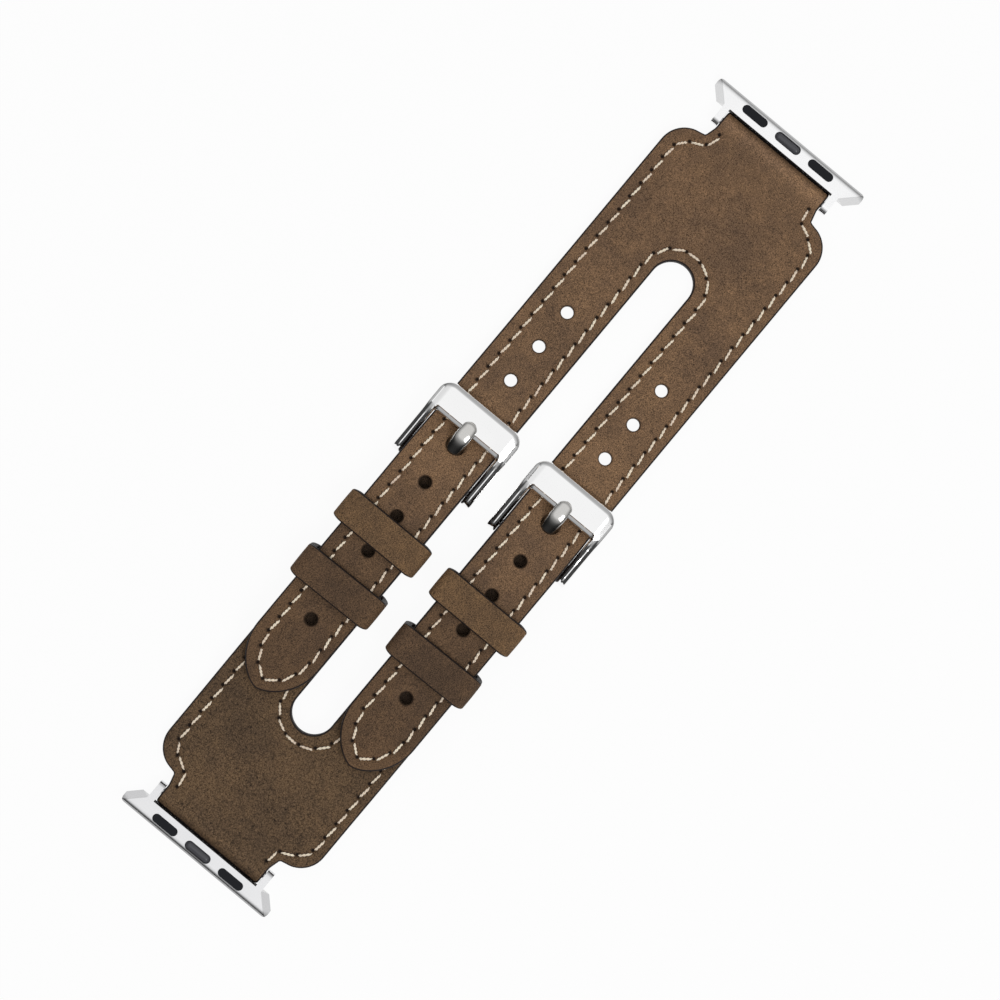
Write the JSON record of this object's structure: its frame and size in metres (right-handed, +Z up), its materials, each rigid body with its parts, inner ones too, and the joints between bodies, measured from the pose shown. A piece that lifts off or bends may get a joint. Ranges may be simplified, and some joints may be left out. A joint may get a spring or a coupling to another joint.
{
  "type": "twin strap watch band",
  "caption": "Leather watch band whose halves split into paired narrow straps joined by pin buckles, with sliding keepers and a hinged slide-in metal adapter at each end.",
  "frame": {"origin": "middle of the closed band on the table it lies on", "axes": "+X along the band to the tail half's adapter, +Y across it to strap A, +Z up through the outer face"},
  "size_m": [0.158, 0.0378, 0.0072],
  "materials": {
    "leather_outer": "oiled matte pull-up leather",
    "leather_lining": "matte lining leather",
    "leather_keeper": "oiled matte leather",
    "buckle_steel": "mirror polished",
    "prong_steel": "satin",
    "adapter_steel": "satin blasted",
    "pin_steel": "plain",
    "spring_steel": "plain",
    "pad_rubber": "matte",
    "latch_plastic": "glossy"
  },
  "bodies": {
    "root": {"tail_upper_leather": "leather_outer", "tail_lining": "leather_lining", "short_upper_leather": "leather_outer", "short_lining": "leather_lining", "fixed_keeper_a": "leather_keeper", "fixed_keeper_b": "leather_keeper", "buckle_bar_tube_a": "pin_steel", "buckle_bar_tube_b": "pin_steel", "buckle_bar_spring_a": "spring_steel", "buckle_bar_spring_b": "spring_steel", "adapter_bar_tube_tail": "pin_steel", "adapter_bar_tube_short": "pin_steel", "adapter_bar_spring_tail": "spring_steel", "adapter_bar_spring_short": "spring_steel"},
    "adapter_tail": {"adapter_tail": "adapter_steel", "latch_cover_tail": "adapter_steel", "rubber_pads_tail": "pad_rubber", "latch_spring_tail": "spring_steel"},
    "latch_button_tail": {"latch_button_tail": "latch_plastic"},
    "adapter_plunger_a_tail": {"adapter_plunger_a_tail": "pin_steel"},
    "adapter_plunger_b_tail": {"adapter_plunger_b_tail": "pin_steel"},
    "adapter_short": {"adapter_short": "adapter_steel", "latch_cover_short": "adapter_steel", "rubber_pads_short": "pad_rubber", "latch_spring_short": "spring_steel"},
    "latch_button_short": {"latch_button_short": "latch_plastic"},
    "adapter_plunger_a_short": {"adapter_plunger_a_short": "pin_steel"},
    "adapter_plunger_b_short": {"adapter_plunger_b_short": "pin_steel"},
    "buckle_frame_a": {"buckle_frame_a": "buckle_steel"},
    "prong_a": {"prong_a": "prong_steel"},
    "free_keeper_a": {"free_keeper_a": "leather_keeper"},
    "buckle_plunger_outer_a": {"buckle_plunger_outer_a": "pin_steel"},
    "buckle_plunger_inner_a": {"buckle_plunger_inner_a": "pin_steel"},
    "buckle_frame_b": {"buckle_frame_b": "buckle_steel"},
    "prong_b": {"prong_b": "prong_steel"},
    "free_keeper_b": {"free_keeper_b": "leather_keeper"},
    "buckle_plunger_outer_b": {"buckle_plunger_outer_b": "pin_steel"},
    "buckle_plunger_inner_b": {"buckle_plunger_inner_b": "pin_steel"}
  },
  "joints": [
    {"name": "adapter_tail_hinge", "type": "hinge", "parent": "root", "child": "adapter_tail", "pos_m": [0.0734, 0, 0.0015], "axis": [0, 1, 0], "range_deg": [-105, 105]},
    {"name": "latch_button_tail_press", "type": "slide", "parent": "adapter_tail", "child": "latch_button_tail", "axis": [0, 0, -1], "range_m": [0, 0.0005], "stiffness_N_per_m": 500, "springref_m": -0.0006, "deforming": ["latch_spring_tail"]},
    {"name": "adapter_plunger_a_tail_press", "type": "slide", "parent": "root", "child": "adapter_plunger_a_tail", "axis": [0, -1, 0], "range_m": [0, 0.0009], "stiffness_N_per_m": 600, "springref_m": -0.001, "deforming": ["adapter_bar_spring_tail"]},
    {"name": "adapter_plunger_b_tail_press", "type": "slide", "parent": "root", "child": "adapter_plunger_b_tail", "axis": [0, 1, 0], "range_m": [0, 0.0009], "stiffness_N_per_m": 600, "springref_m": -0.001, "deforming": ["adapter_bar_spring_tail"]},
    {"name": "adapter_short_hinge", "type": "hinge", "parent": "root", "child": "adapter_short", "pos_m": [-0.0734, 0, 0.0015], "axis": [0, -1, 0], "range_deg": [-105, 105]},
    {"name": "latch_button_short_press", "type": "slide", "parent": "adapter_short", "child": "latch_button_short", "axis": [0, 0, -1], "range_m": [0, 0.0005], "stiffness_N_per_m": 500, "springref_m": -0.0006, "deforming": ["latch_spring_short"]},
    {"name": "adapter_plunger_a_short_press", "type": "slide", "parent": "root", "child": "adapter_plunger_a_short", "axis": [0, -1, 0], "range_m": [0, 0.0009], "stiffness_N_per_m": 600, "springref_m": -0.001, "deforming": ["adapter_bar_spring_short"]},
    {"name": "adapter_plunger_b_short_press", "type": "slide", "parent": "root", "child": "adapter_plunger_b_short", "axis": [0, 1, 0], "range_m": [0, 0.0009], "stiffness_N_per_m": 600, "springref_m": -0.001, "deforming": ["adapter_bar_spring_short"]},
    {"name": "buckle_frame_a_hinge", "type": "hinge", "parent": "root", "child": "buckle_frame_a", "pos_m": [-0.0022, 0.01033, 0.0025], "axis": [0, -1, 0], "range_deg": [0, 4]},
    {"name": "prong_a_hinge", "type": "hinge", "parent": "buckle_frame_a", "child": "prong_a", "pos_m": [-0.0022, 0.01033, 0.0025], "axis": [0, -1, 0], "range_deg": [0, 4]},
    {"name": "free_keeper_a_slide", "type": "slide", "parent": "root", "child": "free_keeper_a", "axis": [1, 0, 0], "range_m": [-0.014, 0.0054]},
    {"name": "buckle_plunger_outer_a_press", "type": "slide", "parent": "root", "child": "buckle_plunger_outer_a", "axis": [0, -1, 0], "range_m": [0, 0.0009], "stiffness_N_per_m": 600, "springref_m": -0.001, "deforming": ["buckle_bar_spring_a"]},
    {"name": "buckle_plunger_inner_a_press", "type": "slide", "parent": "root", "child": "buckle_plunger_inner_a", "axis": [0, 1, 0], "range_m": [0, 0.0009], "stiffness_N_per_m": 600, "springref_m": -0.001, "deforming": ["buckle_bar_spring_a"]},
    {"name": "buckle_frame_b_hinge", "type": "hinge", "parent": "root", "child": "buckle_frame_b", "pos_m": [-0.0022, -0.01033, 0.0025], "axis": [0, -1, 0], "range_deg": [0, 4]},
    {"name": "prong_b_hinge", "type": "hinge", "parent": "buckle_frame_b", "child": "prong_b", "pos_m": [-0.0022, -0.01033, 0.0025], "axis": [0, -1, 0], "range_deg": [0, 4]},
    {"name": "free_keeper_b_slide", "type": "slide", "parent": "root", "child": "free_keeper_b", "axis": [1, 0, 0], "range_m": [-0.014, 0.0054]},
    {"name": "buckle_plunger_outer_b_press", "type": "slide", "parent": "root", "child": "buckle_plunger_outer_b", "axis": [0, 1, 0], "range_m": [0, 0.0009], "stiffness_N_per_m": 600, "springref_m": -0.001, "deforming": ["buckle_bar_spring_b"]},
    {"name": "buckle_plunger_inner_b_press", "type": "slide", "parent": "root", "child": "buckle_plunger_inner_b", "axis": [0, -1, 0], "range_m": [0, 0.0009], "stiffness_N_per_m": 600, "springref_m": -0.001, "deforming": ["buckle_bar_spring_b"]}
  ]
}
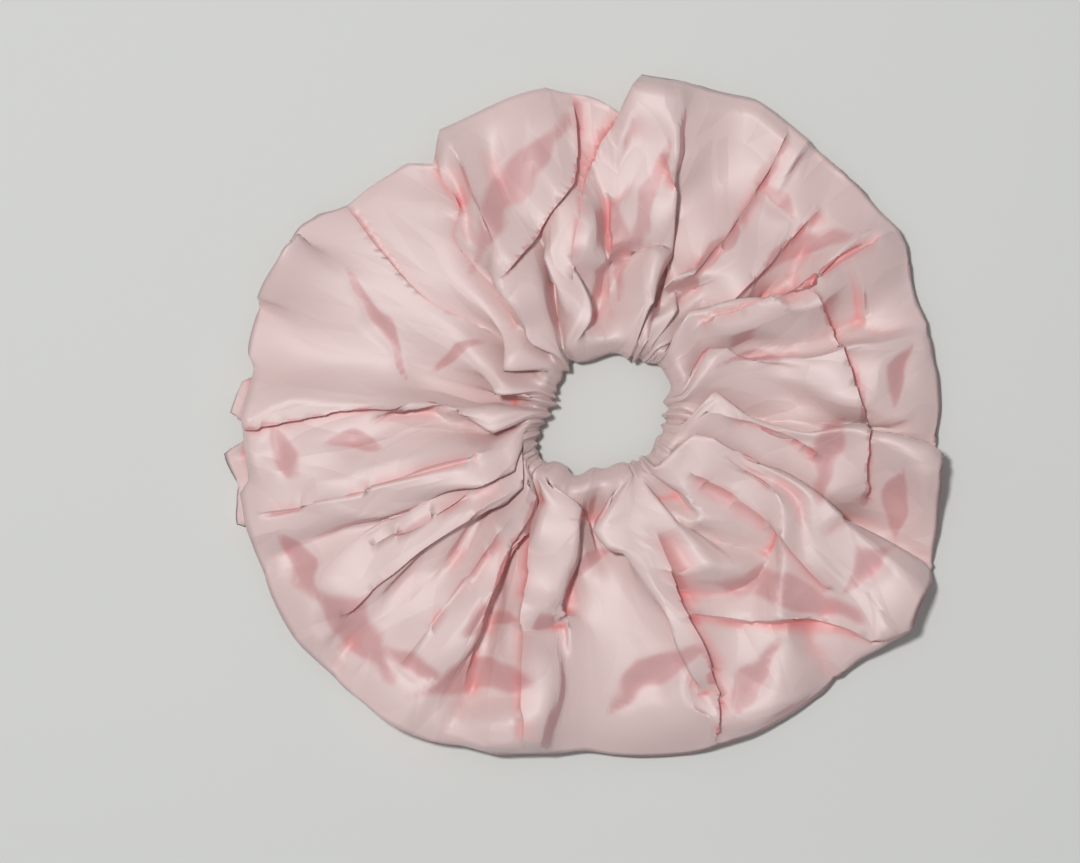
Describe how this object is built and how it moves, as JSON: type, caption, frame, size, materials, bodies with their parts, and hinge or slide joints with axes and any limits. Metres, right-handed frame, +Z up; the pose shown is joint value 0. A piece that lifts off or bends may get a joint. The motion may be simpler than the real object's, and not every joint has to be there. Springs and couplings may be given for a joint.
{
  "type": "scrunchie",
  "caption": "Oversized satin hair scrunchie: a wide fabric tube closed into a ring and gathered on a hidden loop of flat elastic, lying flat.",
  "frame": {"origin": "middle of the whole outline, at the level of the table it lies on", "axes": "+Z up through the opening; +X across the ring's longer width, which is also the way the loop opens; +Y across its shorter width"},
  "size_m": [0.1926, 0.18, 0.024],
  "materials": {
    "satin": "satin",
    "elastic": "matte knitted",
    "thread": "semi-matte"
  },
  "bodies": {
    "left": {"sleeve_sector_05": "satin", "sleeve_sector_06": "satin", "sleeve_sector_07": "satin", "sleeve_sector_08": "satin", "elastic_band": "elastic", "elastic_join_stitch_inner": "thread", "elastic_join_stitch_outer": "thread", "long_seam_allowance": "satin", "long_seam_stitching": "thread"},
    "mid_left": {"sleeve_sector_04": "satin", "sleeve_sector_09": "satin", "closing_seam_allowance": "satin", "closing_seam_stitching": "thread"},
    "mid_right": {"sleeve_sector_03": "satin", "sleeve_sector_10": "satin"},
    "right": {"sleeve_sector_01": "satin", "sleeve_sector_02": "satin", "sleeve_sector_11": "satin", "sleeve_sector_12": "satin"}
  },
  "joints": [
    {"name": "loop_stretch", "type": "slide", "parent": "left", "child": "right", "axis": [1, 0, 0], "range_m": [0, 0.05], "stiffness_N_per_m": 80, "deforming": ["elastic_band", "long_seam_allowance", "long_seam_stitching"]},
    {"name": "mid_left_stretch", "type": "slide", "parent": "left", "child": "mid_left", "axis": [1, 0, 0], "range_m": [0, 0.017]},
    {"name": "mid_right_stretch", "type": "slide", "parent": "left", "child": "mid_right", "axis": [1, 0, 0], "range_m": [0, 0.034]}
  ],
  "couplings": [
    {"joint": "mid_left_stretch", "follows": "loop_stretch", "ratio": 0.3333},
    {"joint": "mid_right_stretch", "follows": "loop_stretch", "ratio": 0.6667}
  ]
}
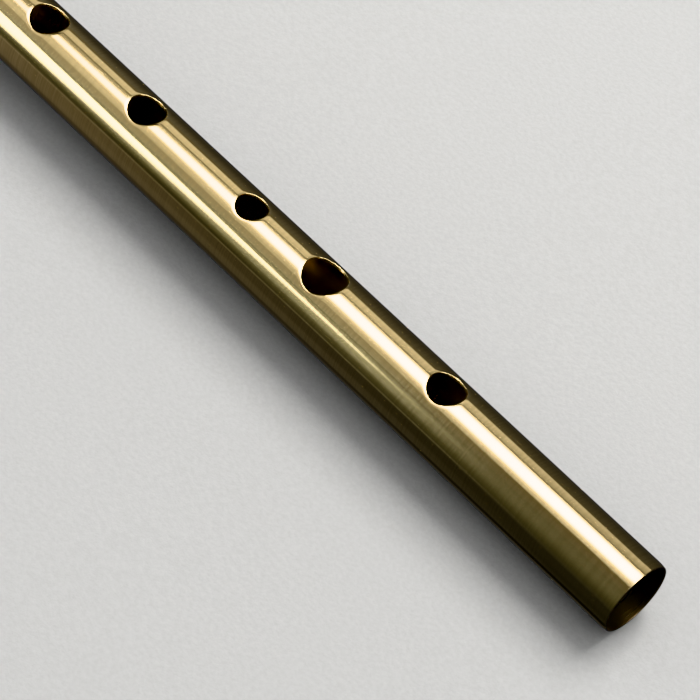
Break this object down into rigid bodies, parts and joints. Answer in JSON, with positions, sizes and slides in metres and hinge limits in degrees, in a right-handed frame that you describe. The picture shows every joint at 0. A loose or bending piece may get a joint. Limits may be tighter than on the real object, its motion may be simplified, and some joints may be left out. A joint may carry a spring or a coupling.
{
  "type": "tin whistle",
  "caption": "Slim brass tin whistle with finger holes along a thin-walled tube and a moulded mouthpiece head that slides and turns on rubber rings for tuning.",
  "frame": {"origin": "centre of the open foot, on the axis of the bore", "axes": "+X up the bore to the mouthpiece, +Z out of the finger holes, +Y to the side"},
  "size_m": [0.298, 0.0178, 0.0178],
  "materials": {
    "brass_tube": "polished, faintly brushed round the tube, light tarnish",
    "ring_rubber": "matte black rubber",
    "collar_plastic": "fine satin moulding",
    "head_plastic": "glossy bottle-green moulding",
    "block_plastic": "cream moulded plastic, satin"
  },
  "bodies": {
    "body": {"body_tube": "brass_tube"},
    "grip_rings": {"grip_ring_lower": "ring_rubber", "grip_ring_upper": "ring_rubber"},
    "head": {"head_shell": "head_plastic", "fipple_block": "block_plastic", "ring_spacer": "collar_plastic", "tuning_collar": "collar_plastic"}
  },
  "joints": [
    {"name": "tuning_slide", "type": "slide", "parent": "body", "child": "grip_rings", "axis": [1, 0, 0], "range_m": [-0.003, 0.009]},
    {"name": "head_turn", "type": "hinge", "parent": "grip_rings", "child": "head", "pos_m": [0.23, 0, 0], "axis": [1, 0, 0], "continuous": true}
  ]
}
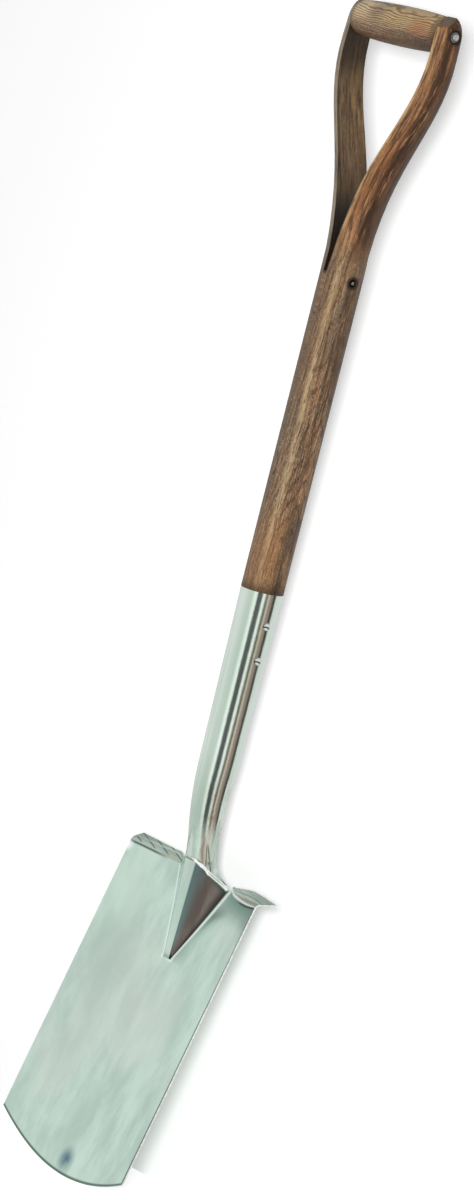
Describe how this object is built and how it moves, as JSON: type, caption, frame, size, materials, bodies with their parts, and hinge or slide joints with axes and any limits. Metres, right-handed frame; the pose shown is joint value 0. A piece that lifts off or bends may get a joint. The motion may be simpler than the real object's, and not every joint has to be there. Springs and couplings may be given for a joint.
{
  "type": "digging spade",
  "caption": "Digging spade with a polished dished steel blade, folded treads and a tapered socket, on an ash shaft split into a wishbone with a turned cross grip.",
  "frame": {"origin": "centre of the hand grip, on the shaft's axis", "axes": "+Z along the shaft, from the blade up to the grip; -Y is the spade's front, where its ridge stands out; X runs across the blade and along the grip"},
  "size_m": [0.2024, 0.0814, 1.0108],
  "materials": {
    "polished_steel": "mirror polished stainless steel",
    "rivet_steel": "dull steel",
    "washer_steel": "bright zinc plated steel",
    "shaft_ash": "weathered, oiled ash",
    "grip_ash": "weathered ash, worn smooth by hands"
  },
  "bodies": {
    "root": {"blade": "polished_steel", "socket": "polished_steel", "socket_weld": "polished_steel", "shaft": "shaft_ash", "grip": "grip_ash", "grip_rod": "rivet_steel", "grip_washer_left": "washer_steel", "grip_washer_right": "washer_steel", "fork_rivet": "rivet_steel", "upper_socket_rivet": "polished_steel", "lower_socket_rivet": "polished_steel"}
  },
  "joints": []
}
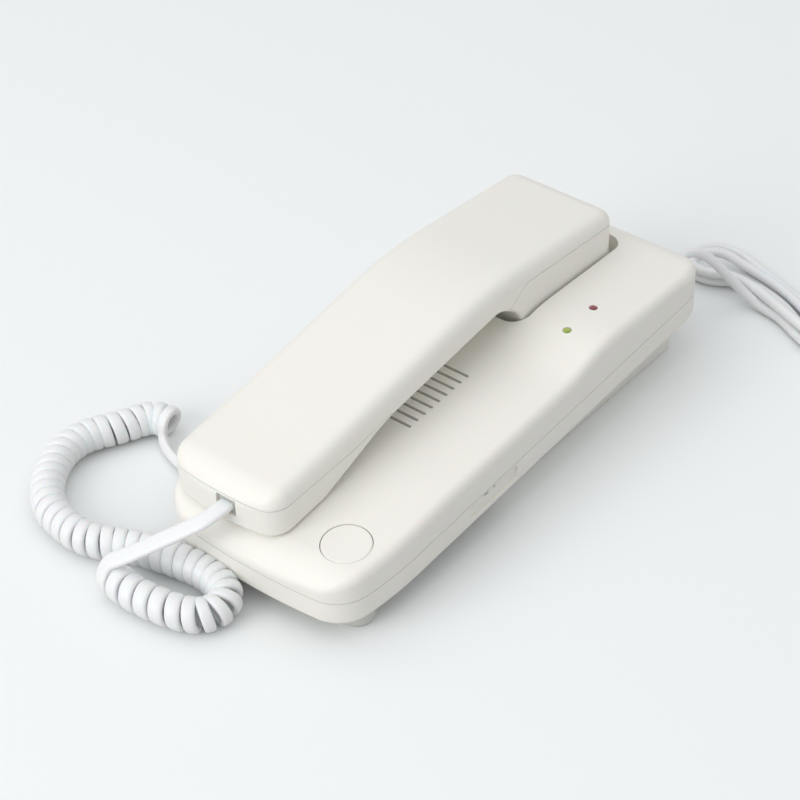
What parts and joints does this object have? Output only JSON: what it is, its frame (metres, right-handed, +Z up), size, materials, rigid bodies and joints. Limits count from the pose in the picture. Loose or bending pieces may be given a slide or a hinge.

- - - -

=== WHAT TO WORK ON ===
Copy all lines above containing the string "their".

=== COMPLETE RESPONSE ===
Describe how this object is built and how it moves, as JSON: type, caption, frame, size, materials, bodies with their parts, and hinge or slide joints with axes and any limits. Metres, right-handed frame, +Z up; the pose shown is joint value 0. A piece that lifts off or bends may get a joint. The motion may be simpler than the real object's, and not every joint has to be there. Springs and couplings may be given for a joint.
Describe how this object is built and how it moves, as JSON: type, caption, frame, size, materials, bodies with their parts, and hinge or slide joints with axes and any limits. Metres, right-handed frame; the pose shown is joint value 0. A piece that lifts off or bends may get a joint. The motion may be simpler than the real object's, and not every joint has to be there. Springs and couplings may be given for a joint.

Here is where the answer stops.